If he is not right, or even if he is, this might make Zelensky slower to end the war by agreeing to Ukraine being neutral, something he should have agreed to all along or at least as soon as Biden won and the world became dangerous.

What I am worried about is a tendency of some American decision-makers to want to fight Russia down to the last Romanian. A long war will be disastrous for Ukraine, even if the Ukrainians win, but an unfair peace would be hard to justify after many Ukrainians have died.


'Two weeks into Vladimir Putin’s invasion of Ukraine, it is clear that the Russian military forces are underperforming, while Ukrainian forces are far exceeding expectations. To be clear, Russia is not likely to win this war. It probably won’t be able to capture Kyiv, and any city it does gain will not be held onto for long. This is not political hope-talk but my professional assessment as the former commanding general of US Army Europe.

'Russia’s key problem is logistics. Look, for instance, at the infamous convoy that has now stalled north of Kyiv. It is a commander’s nightmare, forcing troops to consume the supplies they were meant to carry forward. No military planner would purposely allow such a large group of personnel to sit road-bound on a single highway, surrounded by agricultural land too soft to allow vehicles to divert.
'While Ukraine may not have the air capabilities to destroy all of these vehicles, it can take bites out of the convoy. Indeed this is already happening.

'Russia’s logistics capability may only have been readied for a lightning campaign, in anticipation that Kyiv would be captured in a matter of days rather than weeks or months. That, of course, has not happened – and the more that flawed assumption is disproven, the more sluggish the entire operation will become. The further into Ukraine Russian oil tanks move, the more exposed they are to attack.
'Russia will soon struggle to deliver basic food and petrol supplies to the front, leaving soldiers hungry and immobile.

'Such failures have given President Zelensky the opportunity to galvanise his population and the Ukrainian armed forces. They are now capable not just of holding ground but pushing back too, as they did in Kharkiv last week. Russia will have to fight a war of attrition to avoid outright defeat, bombing roads and flats as well as military infrastructure. Even then, Moscow could quickly run out of the kinds of ammunition required to sustain it at an intense level.
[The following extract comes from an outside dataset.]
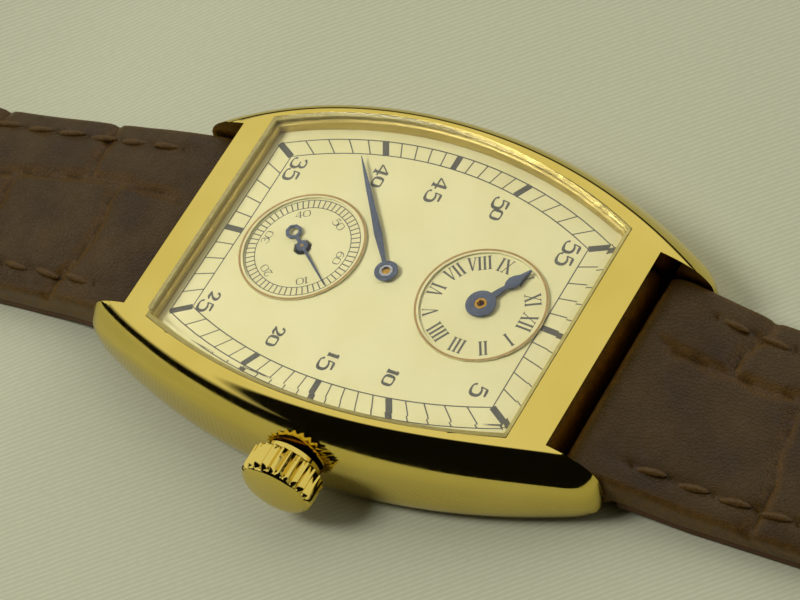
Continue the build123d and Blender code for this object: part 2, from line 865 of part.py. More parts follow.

'President Putin might well be asking how, after all the rhetoric about modernising his forces, it has come to this. The truth is that there appears to be a lack of high-intensity experience. Apart from Syria – which is an air operation, with air bases serving as simple logistics hubs – Russia has not been able to test its new systems over terrain as large as Ukraine. Interventions in Chechnya and Georgia did not pose the same challenge of sheer land mass.'

Yes, he is right that public opinion is far more powerful than twenty years ago, because of the internet and social media. This war Mr Zelensky has won very easily.